Australian cricket chiefs are working on a plan to lure opener Sam Robson back home as they bid to keep him out of the clutches of oldest rivals England, reports said today.
Sydney-born Robson, 24, is the leading run-scorer in the English County Championship this season with Middlesex and the focus of an "Ashes-themed tug of war", Fairfax Media said.
Currently Robson, whose mother hails from the English city of Nottingham, cannot be chosen for New South Wales as a domestic player because although born in Australia, he plays county cricket on a British passport, the reports said.

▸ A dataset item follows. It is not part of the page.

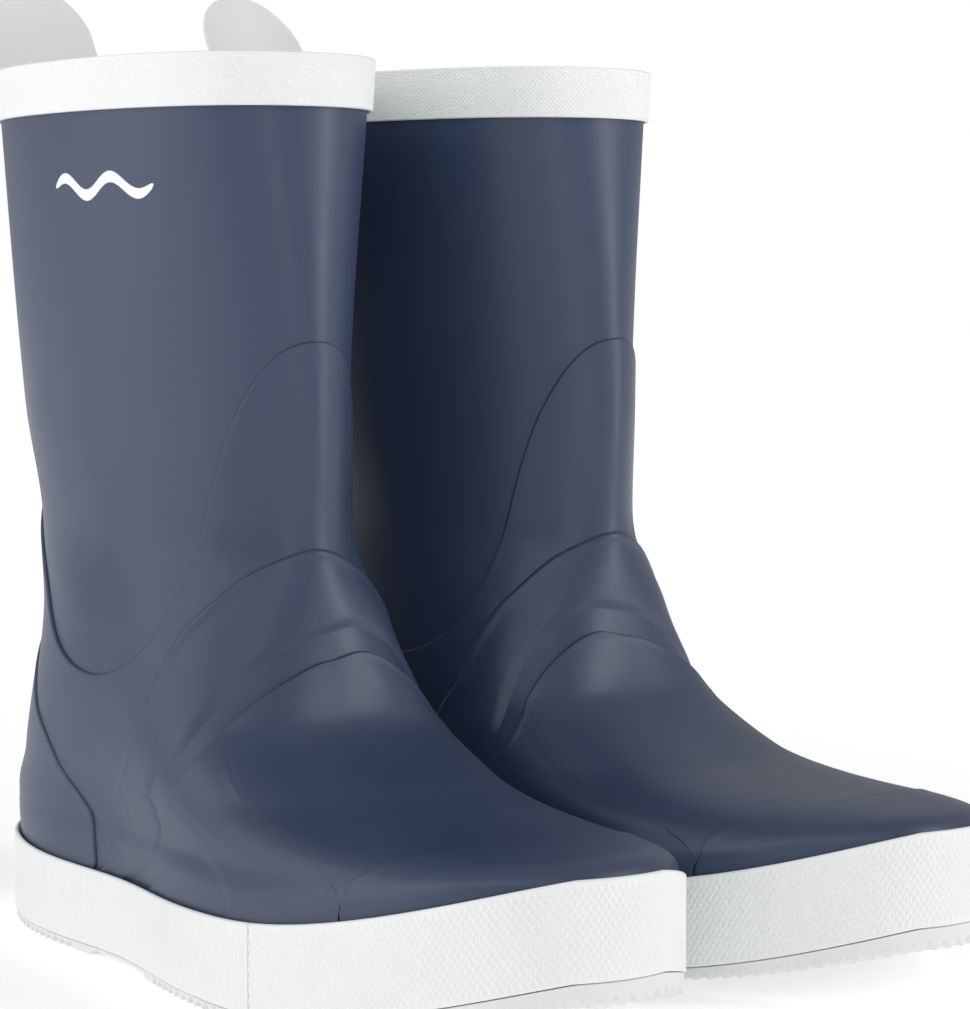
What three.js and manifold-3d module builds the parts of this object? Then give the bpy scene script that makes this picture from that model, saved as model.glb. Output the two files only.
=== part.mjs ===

But a rule change governing the eligibility of players with dual passports in domestic competitions, which needs the green light from Cricket Australia, would clear the way for him to join NSW later this year, Fairfax said.
There is significant interest from NSW where Robson's father, Jim, runs the indoor centre at the Sydney Cricket Ground and where the batsman often trains when playing Sydney club cricket during the southern summer.
NSW Cricket said in a statement to AFP: "Under the current rules, Sam is only allowed to play in Australian domestic cricket as a local player because he was born here.
"If he chooses to play here as a local, he must give up his position as a local player in (English) county cricket and would be considered an overseas player."
CA's plan, according to Fairfax Media, would involve Robson trying out for a call-up to the NSW state side for the first Sheffield Shield match of the summer.
He could then play against Alastair Cook's Ashes-winning team, with NSW scheduled to take on England in a four-day match in Sydney from November 13, a week before the first Test in Brisbane.
That could even put him in the frame for an Ashes call-up against England. The operation to bring home Robson, who has 993 runs and three hundreds in the County Championship this season at an average of 62.06, is believed to have been in full swing only for the past fortnight.
This came after it was announced he had qualified to represent England on residency grounds a year earlier than expected, Fairfax said.